Note that in the original work [2], the authors reported that log likelihood estimates from Gaussian Parzen windows does not perform properly in high dimensions and has high variance. To evaluate the performance of our new GMAN structure in addressing this issue, we conducted two experiments on the MNIST [10] and CIFAR-10 [11] datasets. Tables 1 and 2 compare the performance of our approach with the standard GMAN (Figs. 2, 3, 4, 5 and 6).

Table 1. The selection of the models on MNIST with standard deviation for pairwise GMAM. The positive values for GMAN for each column represent the better performance, similarly the degraded performance is represented by negative values.
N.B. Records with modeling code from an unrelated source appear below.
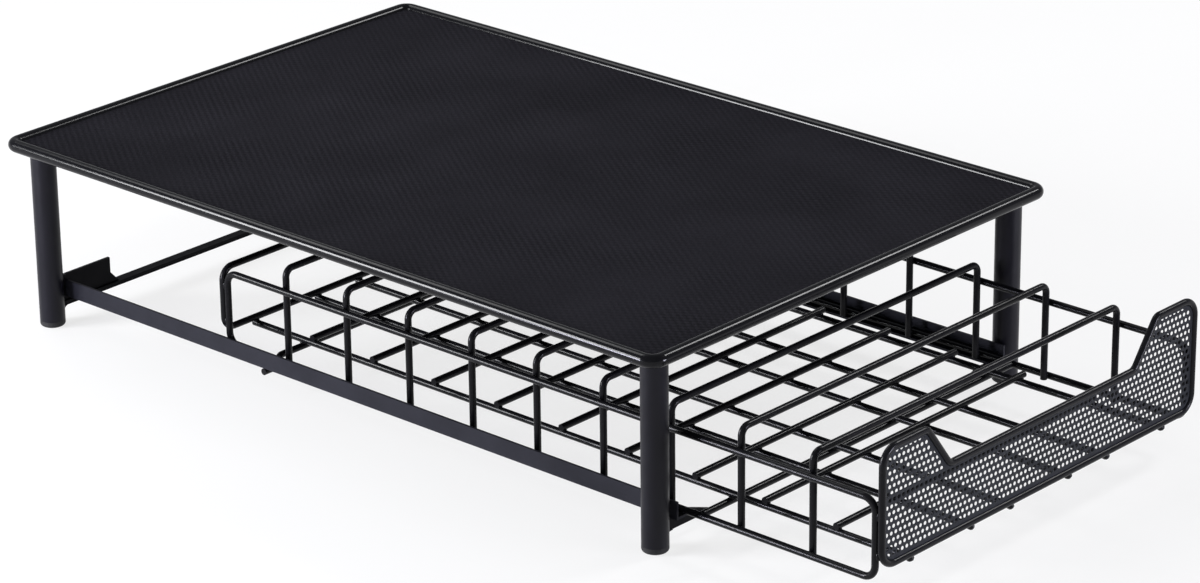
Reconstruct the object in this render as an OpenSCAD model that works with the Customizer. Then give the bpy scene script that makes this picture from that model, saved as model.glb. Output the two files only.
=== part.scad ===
// Wire drawer for beverage capsules that slides under a low steel stand.
// Millimetres. X runs across, -Y is the front, +Z is up.
// The drawer is drawn part way out of the stand.

/* [Stand] */
// Width of the top rim between the centre lines of its tube
rim_w = 264; // [250:1:300]
// Depth of the top rim between the centre lines of its tube
rim_d = 402.4; // [380:0.1:440]
// Height of the stand over its rim
stand_h = 95.1; // [94:0.1:120]
// Diameter of the rim tube
rim_tube_d = 6.1; // [5:0.1:8]
// Plan radius of the rim's corners, to the centre line of the tube
rim_corner_r = 5; // [4.5:0.5:14]
// Thickness of the top plate
plate_t = 1.2; // [0.8:0.1:2]
// Depth of the top plate's surface below the top of the rim
plate_recess = 2.1; // [1.6:0.1:2.8]

/* [Legs] */
// Outer diameter of the leg tubes
leg_d = 12.1; // [11:0.1:13]
// Wall of the leg tubes
leg_wall = 1.2; // [0.8:0.1:2]
// Leg centre line to the rim centre line, across
leg_inset_x = 11.2; // [10.5:0.1:12]
// Leg centre line to the rim centre line, front to back
leg_inset_y = 9.7; // [9:0.1:11]
// Height of the plastic foot below the end of the leg tube
foot_h = 3; // [2:0.1:3.4]
// Radius of the foot's bottom edge
foot_edge_r = 1.5; // [0.5:0.1:2]
// Length of the foot's stem inside the leg tube
foot_stem = 9; // [6:0.5:15]

/* [Rails] */
// Height of the underside of the rails
rail_z = 12.8; // [12.4:0.1:14]
// Height of the rails
rail_h = 8.3; // [6:0.1:9]
// Width of a rail's flange, with its wall
rail_flange = 7.7; // [6.5:0.1:8.5]
// Thickness of the rail sheet
rail_t = 1.2; // [1:0.1:1.5]
// Gap between a rail and the legs beside it
rail_leg_gap = 1.5; // [0.5:0.1:2]
// How far a rail runs ahead of the front legs' centre line
rail_nose = 5.5; // [3:0.5:8]

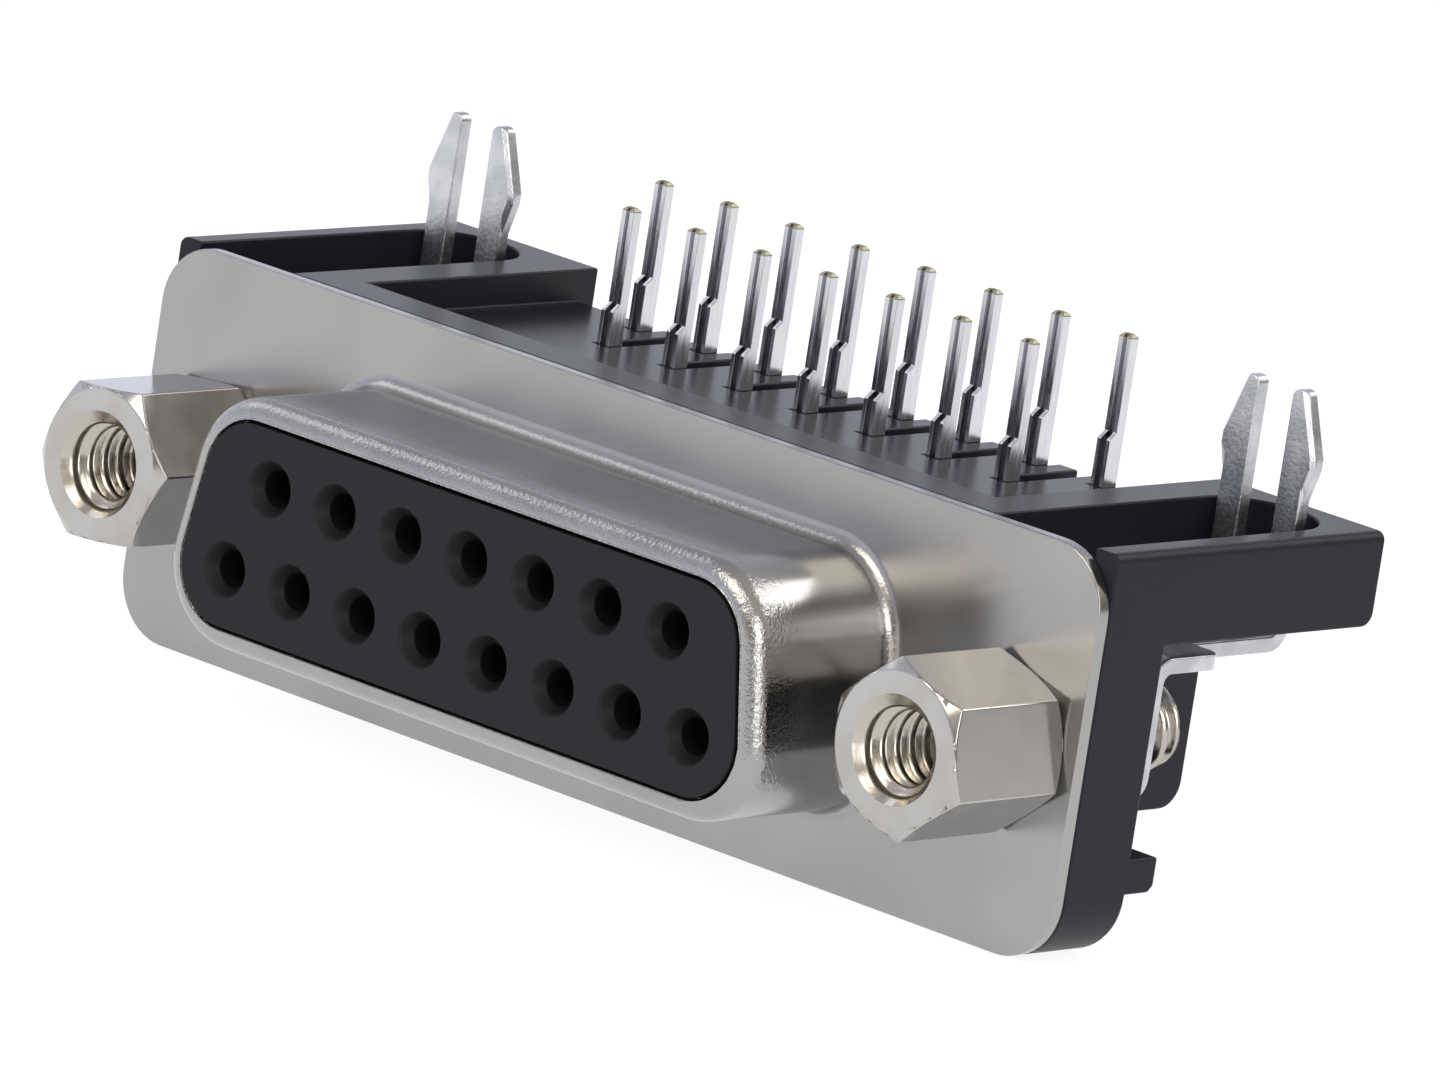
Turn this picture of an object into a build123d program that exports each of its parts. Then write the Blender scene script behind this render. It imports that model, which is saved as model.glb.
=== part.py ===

These scores are obtained by doing the summation of each variant’s column.
Fig. 2.
figure 2

Plot (a) shows the plot for stdev over runs. It shows V(DG) average for iterations on MNIST. It can be seen with the increase in number of discriminators the acceleration of V(DG) converges to a steady state (solid line) and the variance is reduced to \(\sigma ^{2}\) (filled shadow \(\pm \sigma \)). Part (b) of the figure provides an alternative proof of \(GMAN^{*}\)’s accelerated convergence. Plot (b) shows the plot for stdev over time. In this plot stdev, \(\sigma \), of the generator objective over a sliding window of 500 iterations is taken. It can be seen that lower values shows a more steady-state. \(GMAN^{*}\) achieves a steady-state with \(N = 5\) at a speed equivalent of 2.2x in comparison to the speed of GAN for \((N = 1)\).

Fig. 3.
figure 3

Training result on MNIST dataset

Table 2. Results for 5 iterations on MNIST for the pairwise evaluation of GMAN/stddev (GMAN) considered for GMAN -\(\lambda \) and GMAN* (\(\lambda \)*)
Fig. 4.
figure 4

The difficulty of the game is regulated by the adjustment of \(\lambda \) for \(GMAN^{*}\). At first, G tends to reduce the value of \(\lambda \) to ease out the learning process and then continuously increases the value of \(\lambda \) to make the environment more challenging for the learning process.

Fig. 5.
figure 5

Training result on CIFAR-10 dataset on DCGAN.

Fig. 6.
figure 6

Generated images trained on Cifar-10 dataset for GMAN-variant

7 Conclusion

In this paper we propose to use a new formulation of GAM type metric for Generative Multi-Adversarial Network and further explored many roles and methods for the implementation of discriminators to find the optimal results. The implementation of boosting with automatic tunning of the generator for the generation of images totally outperformed the GANs with only one discriminator on MNIST, faster convergence was achieved without any milkiness or blurriness at a stable state on various processes with respect to the measurement performed by a GAM-type metric (GMAM) at variation of GMAN.

8 Future Work

The experiment results shown in this paper demonstrate the potential of GMAN method. In future work, considering the difficulty in training generator against discriminator, it is natural to choose multiple generator as new working direction. Moreover, we will look into more sophisticated models like conditional GANs and GANs using different loss evaluation functions; we will also test our method on other dataset and provide detailed analysis of the performance of this method.